Salario minimo, via libera dal Senato: delega al governo per ridisegnare la retribuzione

Con 78 voti favorevoli, 52 contrari e nessun astenuto, il Senato ha approvato la legge che delega il governo a intervenire in materia di salario minimo e contrattazione collettiva. Si tratta di un passaggio chiave, che consegna all’esecutivo lo strumento legislativo per affrontare uno dei nodi più divisivi del mercato del lavoro italiano. Il dibattito in Aula è stato acceso, segno che la questione non riguarda solo la tecnica retributiva, ma la visione complessiva del rapporto tra imprese, sindacati e politica.

Salario minimo, via libera dal Senato: delega al governo per ridisegnare la retribuzione

La delega non introduce direttamente una soglia minima di retribuzione, ma attribuisce al governo la facoltà di definire criteri e parametri entro i quali collocare un intervento. Si parla di individuare un livello di paga oraria adeguato, in grado di tutelare i lavoratori più esposti al dumping contrattuale, ma senza rompere l’impianto della contrattazione collettiva nazionale. L’equilibrio è delicato: da un lato l’esigenza di garantire un salario dignitoso, dall’altro la necessità di non irrigidire un sistema che si fonda storicamente sul ruolo delle parti sociali.

Le reazioni delle parti sociali

I sindacati hanno accolto con cautela la decisione. La Cgil continua a chiedere un salario minimo legale fissato per legge, mentre Cisl e Uil insistono sulla centralità dei contratti collettivi, temendo che una soglia rigida possa indebolire la contrattazione. Sul fronte imprenditoriale, Confindustria ribadisce le proprie perplessità: l’idea di un salario minimo generalizzato rischia, secondo Viale dell’Astronomia, di appiattire le dinamiche settoriali e di penalizzare le imprese che investono in produttività e innovazione. Le associazioni delle piccole e medie imprese chiedono invece un intervento calibrato che tenga conto delle specificità territoriali.
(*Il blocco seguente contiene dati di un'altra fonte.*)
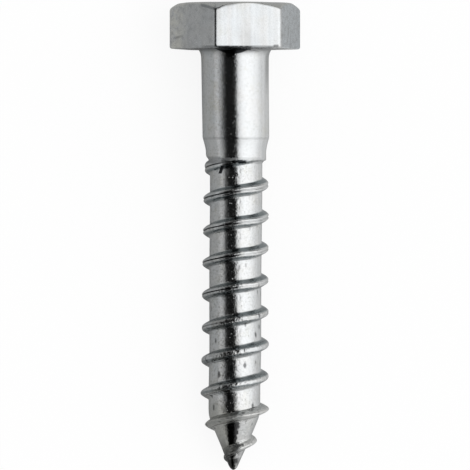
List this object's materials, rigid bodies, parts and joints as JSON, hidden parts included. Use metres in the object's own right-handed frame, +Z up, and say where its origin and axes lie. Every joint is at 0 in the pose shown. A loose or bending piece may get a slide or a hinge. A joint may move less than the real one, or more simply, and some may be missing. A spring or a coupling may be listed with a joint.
{
  "type": "lag screw",
  "caption": "Hexagon-head lag screw for wood: plain shank, tapered run-out and coarse right-hand thread with a gimlet point, zinc plated.",
  "frame": {"origin": "centre of the footprint on the ground, at ground level, with the screw lying down", "axes": "+Y towards the head along the screw's projection on the ground, +Z up, +X across the screw"},
  "size_m": [0.0192, 0.067, 0.017],
  "materials": {
    "zinc_plate": "bright zinc electroplate on cold-formed steel, satin on the head's sides, brighter on the rolled shank and core"
  },
  "bodies": {
    "root": {"lag_screw": "zinc_plate"}
  },
  "joints": []
}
Le implicazioni economiche
La scelta del Senato apre un cantiere complesso. L’Italia è uno dei pochi Paesi europei senza una soglia minima stabilita per legge, affidandosi quasi interamente alla contrattazione. La Commissione europea ha più volte sollecitato gli Stati membri ad adottare strumenti per garantire retribuzioni adeguate, soprattutto in settori dove la copertura contrattuale è più debole. La delega al governo rappresenta quindi anche un segnale verso Bruxelles, che monitora con attenzione il rispetto dei criteri fissati dalla direttiva sul salario minimo adeguato. Sul piano macroeconomico, l’impatto potenziale riguarda i consumi interni, la competitività e la sostenibilità dei bilanci aziendali.

Prospettive e rischi
Il governo Meloni si trova ora davanti a un bivio: tradurre la delega in un intervento rapido e incisivo o rinviare la definizione concreta dei parametri, rischiando di trasformare la legge in un guscio vuoto. La sfida è duplice: dare risposte a milioni di lavoratori che chiedono un reddito più equo e, al tempo stesso, rassicurare il tessuto produttivo. Un equilibrio difficile, che richiede non solo tecnica legislativa ma anche capacità di mediazione politica. La posta in gioco è alta: dal salario minimo dipende una parte significativa della credibilità economica e sociale dell’esecutivo, in un Paese che vede crescere la forbice tra lavoro povero e profitti d’impresa.